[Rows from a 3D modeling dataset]
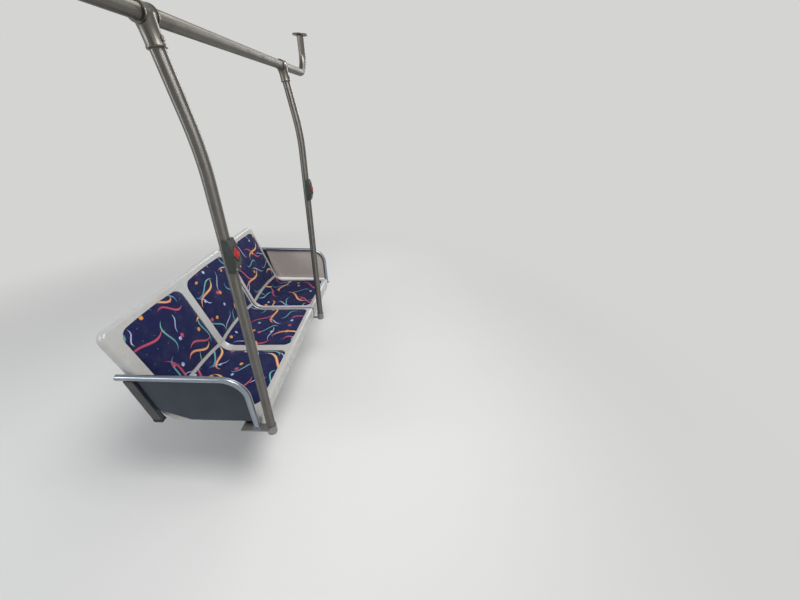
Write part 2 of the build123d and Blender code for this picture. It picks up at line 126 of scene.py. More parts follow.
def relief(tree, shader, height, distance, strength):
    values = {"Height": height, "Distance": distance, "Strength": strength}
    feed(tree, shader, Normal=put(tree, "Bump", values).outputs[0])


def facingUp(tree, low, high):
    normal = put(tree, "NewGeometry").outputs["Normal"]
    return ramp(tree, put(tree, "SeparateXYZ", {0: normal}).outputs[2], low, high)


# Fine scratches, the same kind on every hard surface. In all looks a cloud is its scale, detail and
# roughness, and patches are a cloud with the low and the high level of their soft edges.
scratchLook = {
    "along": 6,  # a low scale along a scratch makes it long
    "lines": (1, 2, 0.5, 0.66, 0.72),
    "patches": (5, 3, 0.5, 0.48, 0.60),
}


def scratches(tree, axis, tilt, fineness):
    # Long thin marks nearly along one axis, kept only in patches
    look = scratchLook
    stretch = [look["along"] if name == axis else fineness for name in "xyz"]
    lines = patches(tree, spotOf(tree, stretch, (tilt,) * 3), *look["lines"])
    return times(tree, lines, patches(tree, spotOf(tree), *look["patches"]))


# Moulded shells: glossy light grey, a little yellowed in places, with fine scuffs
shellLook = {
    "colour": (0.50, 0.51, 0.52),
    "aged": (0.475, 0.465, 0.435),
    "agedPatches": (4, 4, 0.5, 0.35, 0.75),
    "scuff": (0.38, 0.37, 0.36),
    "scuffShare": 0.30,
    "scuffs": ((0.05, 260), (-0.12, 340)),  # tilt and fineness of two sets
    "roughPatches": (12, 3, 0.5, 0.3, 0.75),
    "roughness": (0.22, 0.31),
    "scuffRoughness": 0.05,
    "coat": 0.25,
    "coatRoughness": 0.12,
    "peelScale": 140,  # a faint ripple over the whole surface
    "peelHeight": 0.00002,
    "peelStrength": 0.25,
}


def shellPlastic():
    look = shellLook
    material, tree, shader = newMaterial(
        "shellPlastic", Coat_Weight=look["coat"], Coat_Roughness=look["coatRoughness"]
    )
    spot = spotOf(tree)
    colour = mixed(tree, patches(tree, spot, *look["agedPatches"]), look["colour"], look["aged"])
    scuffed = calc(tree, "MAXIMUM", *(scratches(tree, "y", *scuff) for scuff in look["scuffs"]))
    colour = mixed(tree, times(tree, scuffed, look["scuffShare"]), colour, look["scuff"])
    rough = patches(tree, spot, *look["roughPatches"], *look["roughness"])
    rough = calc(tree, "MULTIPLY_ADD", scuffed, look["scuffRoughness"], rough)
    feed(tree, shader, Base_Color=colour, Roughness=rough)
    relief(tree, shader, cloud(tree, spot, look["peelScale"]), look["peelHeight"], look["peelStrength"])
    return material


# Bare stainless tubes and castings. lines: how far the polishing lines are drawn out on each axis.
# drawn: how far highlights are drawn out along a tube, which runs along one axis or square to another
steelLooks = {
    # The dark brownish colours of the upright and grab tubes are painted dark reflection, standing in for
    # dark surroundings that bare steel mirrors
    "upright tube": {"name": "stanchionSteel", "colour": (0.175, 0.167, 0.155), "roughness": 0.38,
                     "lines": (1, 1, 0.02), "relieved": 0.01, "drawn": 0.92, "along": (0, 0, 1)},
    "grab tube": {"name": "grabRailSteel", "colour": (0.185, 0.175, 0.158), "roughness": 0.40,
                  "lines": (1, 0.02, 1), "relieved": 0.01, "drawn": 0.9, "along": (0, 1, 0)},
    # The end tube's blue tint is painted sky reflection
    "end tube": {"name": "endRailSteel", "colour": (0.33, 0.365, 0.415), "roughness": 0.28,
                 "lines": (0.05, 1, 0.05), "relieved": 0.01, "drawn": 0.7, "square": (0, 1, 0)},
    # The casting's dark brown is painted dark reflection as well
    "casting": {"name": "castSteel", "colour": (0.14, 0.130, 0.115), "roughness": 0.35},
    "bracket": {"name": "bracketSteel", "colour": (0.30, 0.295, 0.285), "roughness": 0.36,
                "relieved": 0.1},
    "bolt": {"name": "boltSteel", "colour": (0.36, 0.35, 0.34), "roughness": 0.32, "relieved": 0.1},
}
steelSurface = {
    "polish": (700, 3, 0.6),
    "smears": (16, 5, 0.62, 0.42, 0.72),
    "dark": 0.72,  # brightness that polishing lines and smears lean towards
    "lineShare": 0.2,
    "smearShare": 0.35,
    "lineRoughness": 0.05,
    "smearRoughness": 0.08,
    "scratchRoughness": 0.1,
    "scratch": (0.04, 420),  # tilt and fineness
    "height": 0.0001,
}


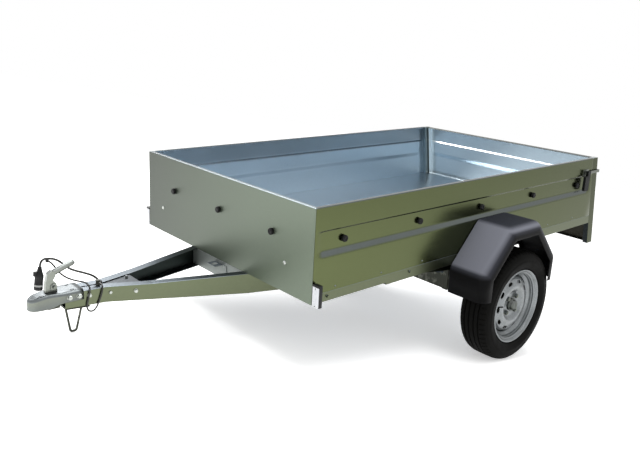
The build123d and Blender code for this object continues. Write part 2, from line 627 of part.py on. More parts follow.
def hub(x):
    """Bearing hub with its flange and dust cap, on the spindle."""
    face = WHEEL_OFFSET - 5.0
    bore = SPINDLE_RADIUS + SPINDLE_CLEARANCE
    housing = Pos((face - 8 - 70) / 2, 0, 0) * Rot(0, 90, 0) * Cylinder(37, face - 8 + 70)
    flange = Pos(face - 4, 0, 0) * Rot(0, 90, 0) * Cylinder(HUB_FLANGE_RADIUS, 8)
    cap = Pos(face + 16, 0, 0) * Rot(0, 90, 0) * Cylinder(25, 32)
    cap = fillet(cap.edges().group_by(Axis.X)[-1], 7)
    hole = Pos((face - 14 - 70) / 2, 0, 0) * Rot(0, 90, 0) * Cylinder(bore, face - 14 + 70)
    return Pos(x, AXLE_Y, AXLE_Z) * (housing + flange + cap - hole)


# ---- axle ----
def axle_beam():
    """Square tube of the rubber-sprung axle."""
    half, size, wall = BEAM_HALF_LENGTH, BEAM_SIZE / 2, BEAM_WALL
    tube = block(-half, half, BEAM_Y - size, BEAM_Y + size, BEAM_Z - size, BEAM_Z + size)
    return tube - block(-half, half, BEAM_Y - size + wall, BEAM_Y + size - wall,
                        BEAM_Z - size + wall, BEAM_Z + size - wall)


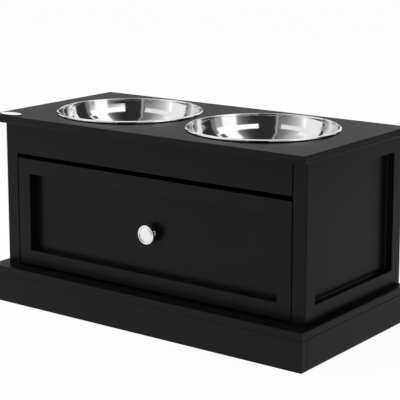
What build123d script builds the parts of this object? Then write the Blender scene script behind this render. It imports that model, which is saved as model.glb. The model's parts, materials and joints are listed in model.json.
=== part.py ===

- [Task description]:
Write out all the records above again, exactly as they stand.

- [Full output]:
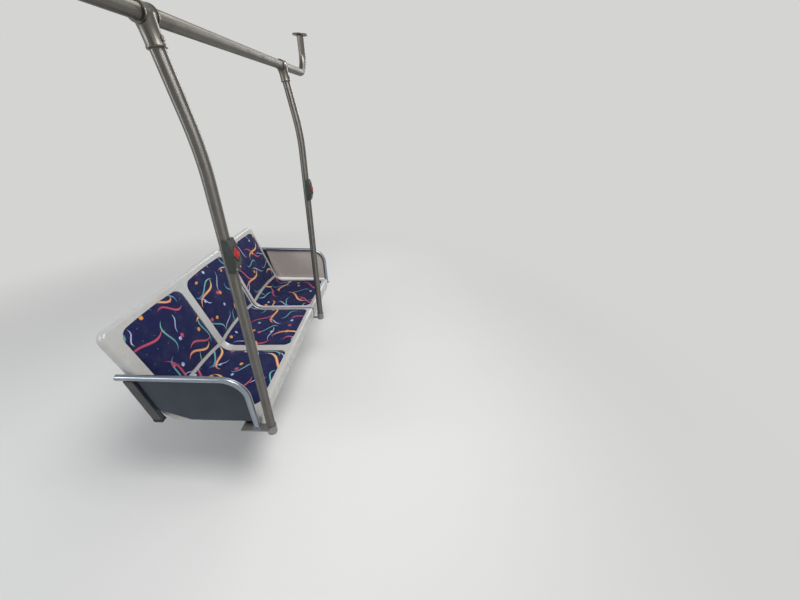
Write part 2 of the build123d and Blender code for this picture. It picks up at line 126 of scene.py. More parts follow.
def relief(tree, shader, height, distance, strength):
    values = {"Height": height, "Distance": distance, "Strength": strength}
    feed(tree, shader, Normal=put(tree, "Bump", values).outputs[0])


def facingUp(tree, low, high):
    normal = put(tree, "NewGeometry").outputs["Normal"]
    return ramp(tree, put(tree, "SeparateXYZ", {0: normal}).outputs[2], low, high)


# Fine scratches, the same kind on every hard surface. In all looks a cloud is its scale, detail and
# roughness, and patches are a cloud with the low and the high level of their soft edges.
scratchLook = {
    "along": 6,  # a low scale along a scratch makes it long
    "lines": (1, 2, 0.5, 0.66, 0.72),
    "patches": (5, 3, 0.5, 0.48, 0.60),
}


def scratches(tree, axis, tilt, fineness):
    # Long thin marks nearly along one axis, kept only in patches
    look = scratchLook
    stretch = [look["along"] if name == axis else fineness for name in "xyz"]
    lines = patches(tree, spotOf(tree, stretch, (tilt,) * 3), *look["lines"])
    return times(tree, lines, patches(tree, spotOf(tree), *look["patches"]))


# Moulded shells: glossy light grey, a little yellowed in places, with fine scuffs
shellLook = {
    "colour": (0.50, 0.51, 0.52),
    "aged": (0.475, 0.465, 0.435),
    "agedPatches": (4, 4, 0.5, 0.35, 0.75),
    "scuff": (0.38, 0.37, 0.36),
    "scuffShare": 0.30,
    "scuffs": ((0.05, 260), (-0.12, 340)),  # tilt and fineness of two sets
    "roughPatches": (12, 3, 0.5, 0.3, 0.75),
    "roughness": (0.22, 0.31),
    "scuffRoughness": 0.05,
    "coat": 0.25,
    "coatRoughness": 0.12,
    "peelScale": 140,  # a faint ripple over the whole surface
    "peelHeight": 0.00002,
    "peelStrength": 0.25,
}


def shellPlastic():
    look = shellLook
    material, tree, shader = newMaterial(
        "shellPlastic", Coat_Weight=look["coat"], Coat_Roughness=look["coatRoughness"]
    )
    spot = spotOf(tree)
    colour = mixed(tree, patches(tree, spot, *look["agedPatches"]), look["colour"], look["aged"])
    scuffed = calc(tree, "MAXIMUM", *(scratches(tree, "y", *scuff) for scuff in look["scuffs"]))
    colour = mixed(tree, times(tree, scuffed, look["scuffShare"]), colour, look["scuff"])
    rough = patches(tree, spot, *look["roughPatches"], *look["roughness"])
    rough = calc(tree, "MULTIPLY_ADD", scuffed, look["scuffRoughness"], rough)
    feed(tree, shader, Base_Color=colour, Roughness=rough)
    relief(tree, shader, cloud(tree, spot, look["peelScale"]), look["peelHeight"], look["peelStrength"])
    return material


# Bare stainless tubes and castings. lines: how far the polishing lines are drawn out on each axis.
# drawn: how far highlights are drawn out along a tube, which runs along one axis or square to another
steelLooks = {
    # The dark brownish colours of the upright and grab tubes are painted dark reflection, standing in for
    # dark surroundings that bare steel mirrors
    "upright tube": {"name": "stanchionSteel", "colour": (0.175, 0.167, 0.155), "roughness": 0.38,
                     "lines": (1, 1, 0.02), "relieved": 0.01, "drawn": 0.92, "along": (0, 0, 1)},
    "grab tube": {"name": "grabRailSteel", "colour": (0.185, 0.175, 0.158), "roughness": 0.40,
                  "lines": (1, 0.02, 1), "relieved": 0.01, "drawn": 0.9, "along": (0, 1, 0)},
    # The end tube's blue tint is painted sky reflection
    "end tube": {"name": "endRailSteel", "colour": (0.33, 0.365, 0.415), "roughness": 0.28,
                 "lines": (0.05, 1, 0.05), "relieved": 0.01, "drawn": 0.7, "square": (0, 1, 0)},
    # The casting's dark brown is painted dark reflection as well
    "casting": {"name": "castSteel", "colour": (0.14, 0.130, 0.115), "roughness": 0.35},
    "bracket": {"name": "bracketSteel", "colour": (0.30, 0.295, 0.285), "roughness": 0.36,
                "relieved": 0.1},
    "bolt": {"name": "boltSteel", "colour": (0.36, 0.35, 0.34), "roughness": 0.32, "relieved": 0.1},
}
steelSurface = {
    "polish": (700, 3, 0.6),
    "smears": (16, 5, 0.62, 0.42, 0.72),
    "dark": 0.72,  # brightness that polishing lines and smears lean towards
    "lineShare": 0.2,
    "smearShare": 0.35,
    "lineRoughness": 0.05,
    "smearRoughness": 0.08,
    "scratchRoughness": 0.1,
    "scratch": (0.04, 420),  # tilt and fineness
    "height": 0.0001,
}


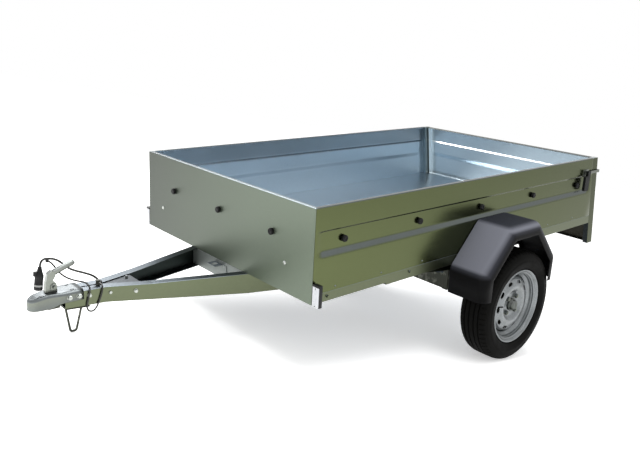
The build123d and Blender code for this object continues. Write part 2, from line 627 of part.py on. More parts follow.
def hub(x):
    """Bearing hub with its flange and dust cap, on the spindle."""
    face = WHEEL_OFFSET - 5.0
    bore = SPINDLE_RADIUS + SPINDLE_CLEARANCE
    housing = Pos((face - 8 - 70) / 2, 0, 0) * Rot(0, 90, 0) * Cylinder(37, face - 8 + 70)
    flange = Pos(face - 4, 0, 0) * Rot(0, 90, 0) * Cylinder(HUB_FLANGE_RADIUS, 8)
    cap = Pos(face + 16, 0, 0) * Rot(0, 90, 0) * Cylinder(25, 32)
    cap = fillet(cap.edges().group_by(Axis.X)[-1], 7)
    hole = Pos((face - 14 - 70) / 2, 0, 0) * Rot(0, 90, 0) * Cylinder(bore, face - 14 + 70)
    return Pos(x, AXLE_Y, AXLE_Z) * (housing + flange + cap - hole)


# ---- axle ----
def axle_beam():
    """Square tube of the rubber-sprung axle."""
    half, size, wall = BEAM_HALF_LENGTH, BEAM_SIZE / 2, BEAM_WALL
    tube = block(-half, half, BEAM_Y - size, BEAM_Y + size, BEAM_Z - size, BEAM_Z + size)
    return tube - block(-half, half, BEAM_Y - size + wall, BEAM_Y + size - wall,
                        BEAM_Z - size + wall, BEAM_Z + size - wall)


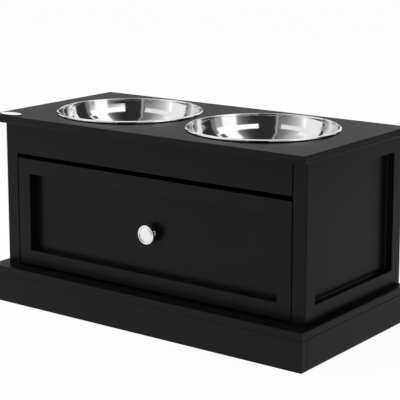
What build123d script builds the parts of this object? Then write the Blender scene script behind this render. It imports that model, which is saved as model.glb. The model's parts, materials and joints are listed in model.json.
=== part.py ===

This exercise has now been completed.